Adding a striking landmark to Taipei, OMA’s building at the city’s vibrant Shilin Night Market is a place for new possibilities in performing arts
Photography by Chris Stowers
Words by Lauren Teague
‘Theatre has evolved into the modern world as a vocation of the culturally refined, with its significance in daily life diminished,’ says architecture practice OMA; the firm behind the highly anticipated – and long awaited – Taipei Performing Arts Centre in Taiwan.
More than a decade since conception, the new cultural hub will open in August 2022. Its ambition is to meet the global demands of the city’s growing contemporary art scene with a landmark building that will also provide valuable, inclusive space for the local community.
Conceptually, the building is inspired by a traditional Chinese wood block puzzle and comprises four distinct parts that can be experienced independently or cleverly combined to create spaces of different sizes based on need.
Photography by Shephotoerd Co.
Although the centre might not, at first glance, look like it is designed to integrate respectfully into its surroundings – its mammoth form and juxtaposition of protruding masses appearing to have landed from another time or place – the building is elevated above the ground, creating a public walkway – “Public Loop” – that extends from the street into the theatre and is accessible with or without an event ticket.
The central box, clad in corrugated glass, contains the stages, back stages and support spaces for the three opaque theatres that protrude from the core.
This includes a spherical 800-seat Globe Playhouse, supported by two slender columns and described by the architect as a “planet docking against the cube”; a 1,500-seat Grand Theatre; and an 800-seat Blue Box – the last two designed for individual events or to be combined as a 2,300-seat Super Theatre for large performances. A landscaped plaza beneath the theatres acts as a public stage for gatherings.

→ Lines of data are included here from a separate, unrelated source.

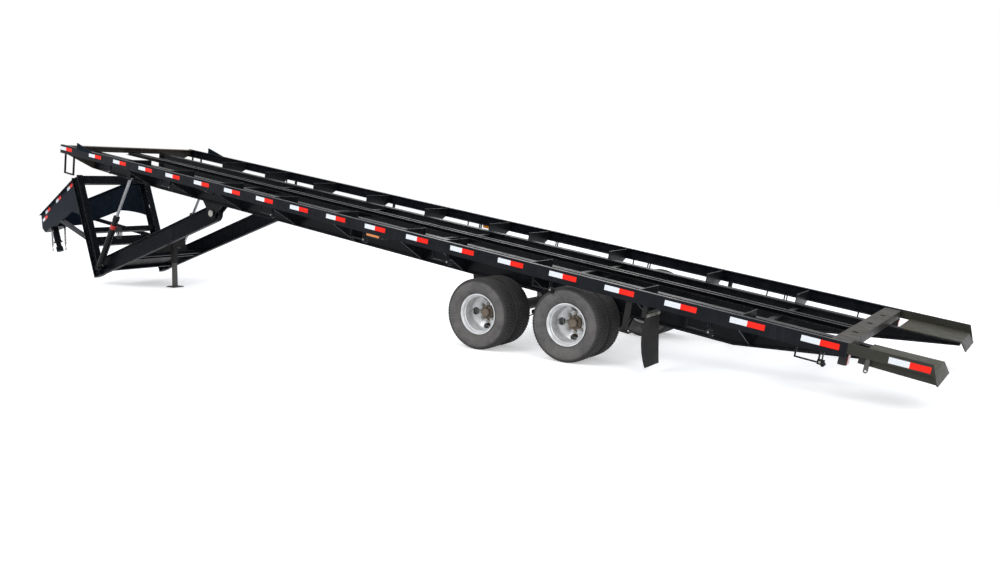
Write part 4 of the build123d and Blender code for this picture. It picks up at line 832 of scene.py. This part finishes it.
@dataclass
class RailTape(Fitting):
    """The row of white and red tape along each side rail."""

    rail_face: float = 1.22
    first_red: float = 0.2286
    second_red: float = 0.988
    last_red: float = 12.03
    pitch: float = 0.6096
    count: int = 18
    level: float = -0.052

    def build(self) -> None:
        """Stick the tapes on: one piece for the white halves and one for the red, on each side."""
        reds = [self.first_red, *(self.second_red + self.pitch * np.arange(self.count)), self.last_red]
        for side_name, side in SIDES.items():
            y = side * (self.rail_face + TAPE_SIZE[1] / 2)
            for colour, shift in (("white", -TAPE_SIZE[0]), ("red", 0.0)):
                tapes = [block(deck_point(red + shift, y, self.level), DECK_AXES, TAPE_SIZE) for red in reds]
                self.piece(f"rail_tape_{colour}_{side_name}", tapes, "bed", "frame_paint", f"tape_{colour}")


@dataclass
class Tyres(Fitting):
    """Dual tyres with a ribbed and siped tread, a shoulder of blocks and rings on the sidewalls."""

    pitch: float = 0.27
    steps: int = 288
    rib_pitch: float = 0.0225
    rib_shift: float = 0.37
    sipe_count: int = 72
    sipe_share: float = 0.26
    sipe_depth: float = 0.008
    groove_floor: float = 0.3715
    groove_reach: float = 0.07
    dark_from: float = 0.338
    dark_over: float = 0.014
    crown_share: float = 0.7
    OUTLINE = (
        (0.0697, 0.203, 0.0), (0.0697, 0.214, 0.0), (0.078, 0.224, 0.0), (0.0905, 0.234, 0.0),
        (0.1015, 0.2475, 0.0), (0.1065, 0.262, 0.0), (0.1085, 0.2635, 0.0), (0.1105, 0.272, 0.0),
        (0.1135, 0.286, 0.0), (0.1155, 0.3, 0.0), (0.1157, 0.312, 0.0), (0.1148, 0.325, 0.0),
        (0.1128, 0.338, 0.0), (0.1115, 0.3395, 0.0), (0.1105, 0.346, 0.25), (0.1075, 0.356, 1.0),
        (0.1035, 0.3655, 1.0), (0.0965, 0.3735, 1.0), (0.0885, 0.3775, 0.9), (0.079, 0.379, 0.5),
        (0.0685, 0.3795, 0.5), (0.0675, 0.3795, 0.5), (0.0665, 0.371, 0.0), (0.0625, 0.371, 0.0),
        (0.0615, 0.3797, 0.4), (0.046, 0.38, 0.4), (0.0275, 0.38, 0.4), (0.0265, 0.371, 0.0),
        (0.0225, 0.371, 0.0), (0.0215, 0.38, 0.4), (0.01, 0.38, 0.4), (0.0, 0.38, 0.4),
    )

    def outline(self) -> np.ndarray:
        """Return the whole outline: place along the axle, radius, and how deep the sipes cut there."""
        half = np.array(self.OUTLINE)
        return np.concatenate([half, half[::-1][1:] * np.array([-1.0, 1.0, 1.0])])

    def sipes(self) -> np.ndarray:
        """Return, for each point of the outline and each step of the turn, how far a sipe cuts it."""
        outline = self.outline()
        t = np.linspace(0, 1, self.steps, endpoint=False)
        phase = np.round(outline[:, 0] / self.rib_pitch) * self.rib_shift
        beat = (t * self.sipe_count + phase[:, None]) % 1.0
        return (beat < self.sipe_share) * outline[:, 2, None]

    def tyre(self, wheel: np.ndarray, centre: float) -> Shell:
        """Return one tyre.

        The outline is turned about the axle. On the tread each point sinks by a depth times a
        square wave of the angle, shifted from rib to rib, which cuts the sipes and the blocks.

        Args:
            wheel: the axle's middle.
            centre: the tyre's middle along the axle.

        Returns:
            Points and faces.
        """
        outline = self.outline()
        t = np.linspace(0, 2 * np.pi, self.steps, endpoint=False)
        r = outline[:, 1, None] - self.sipes() * self.sipe_depth
        x, z = wheel[0] + r * np.cos(t), wheel[2] + r * np.sin(t)
        y = centre + outline[:, 0, None] + np.zeros_like(x)
        faces = grid_faces(len(outline), self.steps, round_rows=True, round_columns=True)
        return np.stack([x, y, z], axis=-1).reshape(-1, 3), faces

    def mark_tread(self, mesh: bpy.types.Mesh, wheel: np.ndarray) -> None:
        """Store how dark each point's rubber is, with painted shade in the sipes and grooves.

        That is a ramp of its radius above dark_from, times crown_share on the blocks' tops and 1
        in the sipes and the grooves, so the hollows are painted darker as shade.

        Args:
            mesh: the pair of tyres.
            wheel: the axle's middle.
        """
        places = np.empty(len(mesh.vertices) * 3)
        mesh.vertices.foreach_get("co", places)
        x, _, z = (places.reshape(-1, 3) - wheel).T
        outline = self.outline()
        grooves = (outline[:, 1] < self.groove_floor) & (np.abs(outline[:, 0]) < self.groove_reach)
        # Sipes and grooves take the full dark share: painted shade in the hollows of the tread.
        low = np.tile(((self.sipes() > 0.0) | grooves[:, None]).ravel(), 2)
        share = np.clip((np.hypot(x, z) - self.dark_from) / self.dark_over, 0.0, 1.0)
        share *= np.where(low, 1.0, self.crown_share)
        mesh.attributes.new("tread_and_groove_shade", "FLOAT", "POINT").data.foreach_set("value", share)

    def build(self) -> None:
        """Make the tyres of each wheel set in place of its plain ones."""
        for axle, wheel in WHEELS.items():
            for side_name, side in SIDES.items():
                key = f"{axle}_{side_name}"
                shells = [self.tyre(wheel, side * (WHEEL_MIDDLE + step * self.pitch / 2)) for step in BOTH]
                pair = self.piece(f"tyre_pair_{key}", shells, f"wheel_{key}", "tyre_rubber", "tyre_rubber",
                                  smooth=True)
                self.mark_tread(pair.data, wheel)
                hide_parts(f"tyres_{key}")


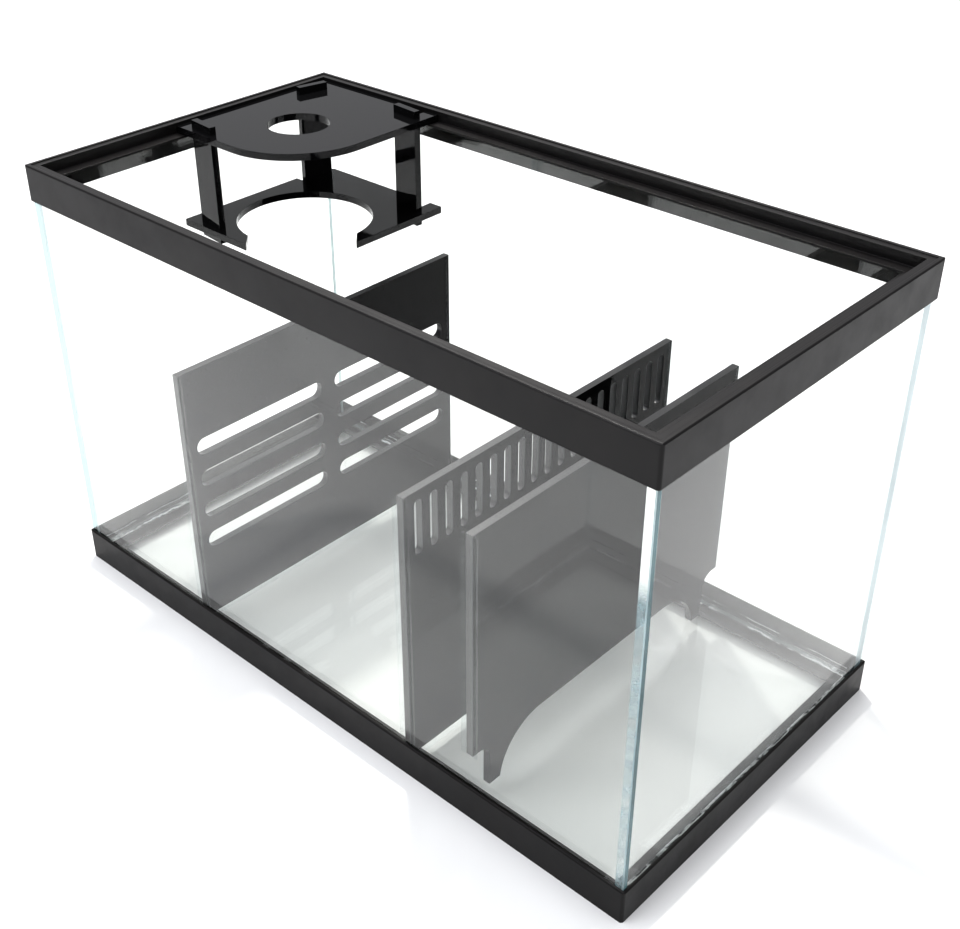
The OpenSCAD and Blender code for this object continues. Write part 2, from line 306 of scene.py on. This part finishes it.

Photography by Shephotoerd Co.
The unusual external form of the building, as a sum of parts “plugged into” a central cube, is designed to make the most of the functional programme of the centre. If form follows function, then this is a stark example of how volumes take shape based on internal need.
There is no ‘front, back and side’ to this building: three cubes and a sphere that have crashed together to form spaces beyond the “auditoria and a black box” of contemporary performance theatres.